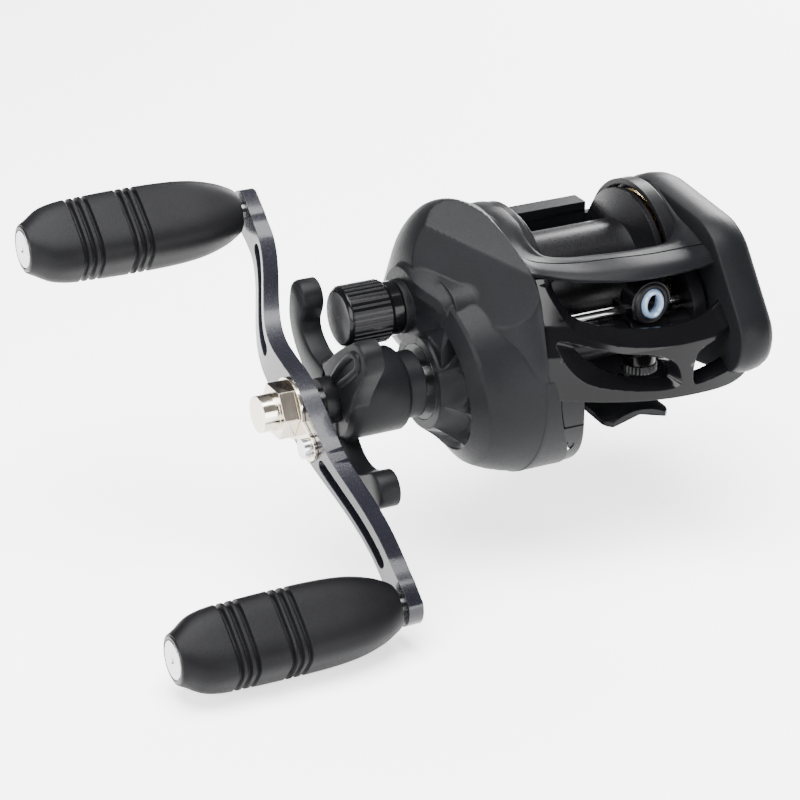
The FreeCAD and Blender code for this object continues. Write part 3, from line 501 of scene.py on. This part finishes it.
HOOD_EDGE = [(-19.8, 16.6, 26), (-19.8, 13.2, 31.2), (-19.8, 8, 35.5), (-19.8, 0, 37.4),
             (-19.8, -6.6, 35.9), (-19.7, -13.5, 33.3), (-16.4, -15.6, 31.6), (-9.6, -18, 31),
             (-1.6, -20, 31.3), (6, -20.6, 31), (14.6, -20.4, 30.9), (21.8, -20.6, 31.1),
             (24.2, -17.6, 31.4), (24.4, -9, 34.0), (24.0, 0, 34.7), (23.6, 8, 32.6), (23.0, 13.6, 28.6),
             (22.2, 17.4, 23.8)]
BROW_TOP = [(x * 1.005, y - 0.25, z - 0.05) for x, y, z in HOOD_EDGE[5:13]]
BROW_MID = [(-19.4, -16.0, 32.2), (-16.6, -18.4, 31.0), (-10.2, -21.8, 30.4), (-1.6, -24.1, 30.2),
            (6, -24.7, 30.2), (14.6, -24.0, 30.1), (21.0, -22.6, 30.2), (24.2, -20.6, 30.8)]
BROW_EDGE = [(-19.6, -19.2, 31.0), (-17.0, -19.8, 30.4), (-11.4, -23.0, 29.6), (-2.4, -25.8, 28.9),
             (6, -26.5, 28.6), (14.6, -25.8, 28.6), (21.0, -24.4, 28.8), (24.4, -22.6, 29.4)]
piece("hood", skin([HOOD_LIP, HOOD_RIM, HOOD_CREST, HOOD_EDGE], 160, 18), "case_black", "reel", "top_hood",
      bevel=0.2, sharp=40, thick=0.8)
piece("hood_apron", skin([BROW_TOP, BROW_MID, BROW_EDGE], 90, 12), "case_black", "reel",
      bevel=0.2, sharp=40, thick=0.9)

# ---- Palm-side cover -----------------------------------------------------------
# The lift-off cover on the far side is a matte moulding too. It flares forward at the bottom to meet
# the nose, and its outer face is drawn in to a flat that carries the brake dial.
PALM = [(0.0, 20.5, 17.0), (-17.0, 24.0, 11.8), (-28.4, 14.8, 8.2), (9.5, 15.5, 12.6), (-14.0, 10.5, 6.4)]
PALM_RUN = [(18.0, 1.4), (18.2, 0.6), (20.0, 0.1), (22.0, 0.0), (24.0, 0.3), (25.2, 0.9), (25.9, 1.8),
            (26.4, 3.2), (26.6, 5.6)]


def palm_shell():
    """The palm-side dome, with its flare moved forward as it nears the nose."""
    rings = []
    for x, inset in PALM_RUN:
        circles = [(y, z, max(radius - inset, 0.4)) for y, z, radius in PALM]
        rings.append([(x, y, z) for y, z in taut(circles, (-8, 17))])
    return sleeve(rings)


piece("cover_palm_side", palm_shell(), "case_black", "reel", "palm_side_cover", bevel=0.3, sharp=26)

# ---- Nose -----------------------------------------------------------------------
# A glossy black moulding bowed round the front, leaning back above its bar. The upper window shows
# the line guide; below the bar an off-centre strut parts a wide window from a small one.


def closed_strand(points, per_span=8):
    """A smooth closed outline through given (x, z) points."""
    count = len(points)
    line = []
    for index in range(count):
        around = [points[(index + shift) % count] for shift in (-1, 0, 1, 2)]
        line += [between(*around, step / per_span) for step in range(per_span)]
    return line


def nose_front(z):
    """How far forward the nose stands at its middle, at a height."""
    stations = [(0, 32.2), (5, 33.1), (16.5, 32.9), (22, 31.2), (28.5, 25.7), (34, 20.0)]
    for (low, near), (high, far) in zip(stations, stations[1:]):
        if z <= high:
            return near + (far - near) * (z - low) / (high - low)
    return stations[-1][1]


def on_nose(x, z, lift=0.0):
    """The nose's surface at a place across and up it: bows struck from one line behind the reel."""
    bow_back = 26.8
    span = nose_front(z) + bow_back + lift
    return x, bow_back - math.sqrt(span ** 2 - (x - 6.0) ** 2), z


def cut_sheet(outer, holes, place, step=1.2):
    """A flat sheet with holes, cut into small cells and then laid on a curved surface."""
    loops = [[Vector((x, z, 0)) for x, z in loop] for loop in [outer] + holes]
    corners = [corner for loop in loops for corner in loop]
    work = bmesh.new()
    points = [work.verts.new(corner) for corner in corners]
    for a, b, c in tessellate_polygon(loops):
        try:
            work.faces.new((points[a], points[b], points[c]))
        except ValueError:
            continue
    for axis in (0, 1):
        low = min(corner[axis] for corner in corners)
        high = max(corner[axis] for corner in corners)
        for number in range(1, int((high - low) / step)):
            at = Vector((0, 0, 0))
            at[axis] = low + number * step
            normal = Vector((1, 0, 0)) if axis == 0 else Vector((0, 1, 0))
            geometry = list(work.verts) + list(work.edges) + list(work.faces)
            bmesh.ops.bisect_plane(work, geom=geometry, plane_co=at, plane_no=normal)
    bmesh.ops.dissolve_degenerate(work, edges=work.edges, dist=0.01)
    work.verts.index_update()
    made = [place(vert.co.x, vert.co.y) for vert in work.verts]
    faces = [tuple(vert.index for vert in face.verts) for face in work.faces]
    work.free()
    return made, faces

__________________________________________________

What is needed = Copy out the whole listing, exactly as written.

The completed task =
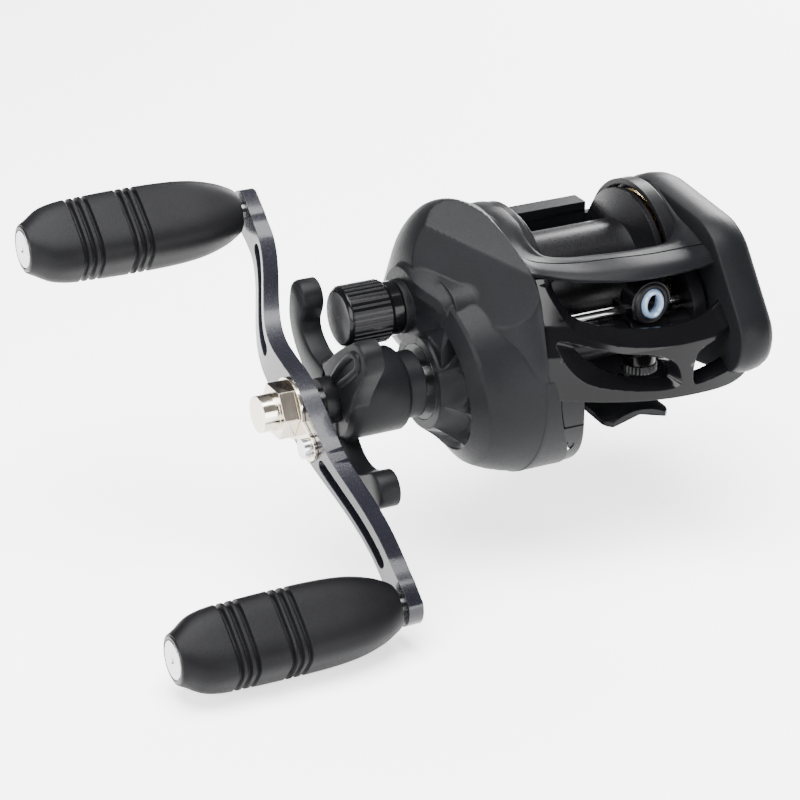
The FreeCAD and Blender code for this object continues. Write part 3, from line 501 of scene.py on. This part finishes it.
HOOD_EDGE = [(-19.8, 16.6, 26), (-19.8, 13.2, 31.2), (-19.8, 8, 35.5), (-19.8, 0, 37.4),
             (-19.8, -6.6, 35.9), (-19.7, -13.5, 33.3), (-16.4, -15.6, 31.6), (-9.6, -18, 31),
             (-1.6, -20, 31.3), (6, -20.6, 31), (14.6, -20.4, 30.9), (21.8, -20.6, 31.1),
             (24.2, -17.6, 31.4), (24.4, -9, 34.0), (24.0, 0, 34.7), (23.6, 8, 32.6), (23.0, 13.6, 28.6),
             (22.2, 17.4, 23.8)]
BROW_TOP = [(x * 1.005, y - 0.25, z - 0.05) for x, y, z in HOOD_EDGE[5:13]]
BROW_MID = [(-19.4, -16.0, 32.2), (-16.6, -18.4, 31.0), (-10.2, -21.8, 30.4), (-1.6, -24.1, 30.2),
            (6, -24.7, 30.2), (14.6, -24.0, 30.1), (21.0, -22.6, 30.2), (24.2, -20.6, 30.8)]
BROW_EDGE = [(-19.6, -19.2, 31.0), (-17.0, -19.8, 30.4), (-11.4, -23.0, 29.6), (-2.4, -25.8, 28.9),
             (6, -26.5, 28.6), (14.6, -25.8, 28.6), (21.0, -24.4, 28.8), (24.4, -22.6, 29.4)]
piece("hood", skin([HOOD_LIP, HOOD_RIM, HOOD_CREST, HOOD_EDGE], 160, 18), "case_black", "reel", "top_hood",
      bevel=0.2, sharp=40, thick=0.8)
piece("hood_apron", skin([BROW_TOP, BROW_MID, BROW_EDGE], 90, 12), "case_black", "reel",
      bevel=0.2, sharp=40, thick=0.9)

# ---- Palm-side cover -----------------------------------------------------------
# The lift-off cover on the far side is a matte moulding too. It flares forward at the bottom to meet
# the nose, and its outer face is drawn in to a flat that carries the brake dial.
PALM = [(0.0, 20.5, 17.0), (-17.0, 24.0, 11.8), (-28.4, 14.8, 8.2), (9.5, 15.5, 12.6), (-14.0, 10.5, 6.4)]
PALM_RUN = [(18.0, 1.4), (18.2, 0.6), (20.0, 0.1), (22.0, 0.0), (24.0, 0.3), (25.2, 0.9), (25.9, 1.8),
            (26.4, 3.2), (26.6, 5.6)]


def palm_shell():
    """The palm-side dome, with its flare moved forward as it nears the nose."""
    rings = []
    for x, inset in PALM_RUN:
        circles = [(y, z, max(radius - inset, 0.4)) for y, z, radius in PALM]
        rings.append([(x, y, z) for y, z in taut(circles, (-8, 17))])
    return sleeve(rings)


piece("cover_palm_side", palm_shell(), "case_black", "reel", "palm_side_cover", bevel=0.3, sharp=26)

# ---- Nose -----------------------------------------------------------------------
# A glossy black moulding bowed round the front, leaning back above its bar. The upper window shows
# the line guide; below the bar an off-centre strut parts a wide window from a small one.


def closed_strand(points, per_span=8):
    """A smooth closed outline through given (x, z) points."""
    count = len(points)
    line = []
    for index in range(count):
        around = [points[(index + shift) % count] for shift in (-1, 0, 1, 2)]
        line += [between(*around, step / per_span) for step in range(per_span)]
    return line


def nose_front(z):
    """How far forward the nose stands at its middle, at a height."""
    stations = [(0, 32.2), (5, 33.1), (16.5, 32.9), (22, 31.2), (28.5, 25.7), (34, 20.0)]
    for (low, near), (high, far) in zip(stations, stations[1:]):
        if z <= high:
            return near + (far - near) * (z - low) / (high - low)
    return stations[-1][1]


def on_nose(x, z, lift=0.0):
    """The nose's surface at a place across and up it: bows struck from one line behind the reel."""
    bow_back = 26.8
    span = nose_front(z) + bow_back + lift
    return x, bow_back - math.sqrt(span ** 2 - (x - 6.0) ** 2), z


def cut_sheet(outer, holes, place, step=1.2):
    """A flat sheet with holes, cut into small cells and then laid on a curved surface."""
    loops = [[Vector((x, z, 0)) for x, z in loop] for loop in [outer] + holes]
    corners = [corner for loop in loops for corner in loop]
    work = bmesh.new()
    points = [work.verts.new(corner) for corner in corners]
    for a, b, c in tessellate_polygon(loops):
        try:
            work.faces.new((points[a], points[b], points[c]))
        except ValueError:
            continue
    for axis in (0, 1):
        low = min(corner[axis] for corner in corners)
        high = max(corner[axis] for corner in corners)
        for number in range(1, int((high - low) / step)):
            at = Vector((0, 0, 0))
            at[axis] = low + number * step
            normal = Vector((1, 0, 0)) if axis == 0 else Vector((0, 1, 0))
            geometry = list(work.verts) + list(work.edges) + list(work.faces)
            bmesh.ops.bisect_plane(work, geom=geometry, plane_co=at, plane_no=normal)
    bmesh.ops.dissolve_degenerate(work, edges=work.edges, dist=0.01)
    work.verts.index_update()
    made = [place(vert.co.x, vert.co.y) for vert in work.verts]
    faces = [tuple(vert.index for vert in face.verts) for face in work.faces]
    work.free()
    return made, faces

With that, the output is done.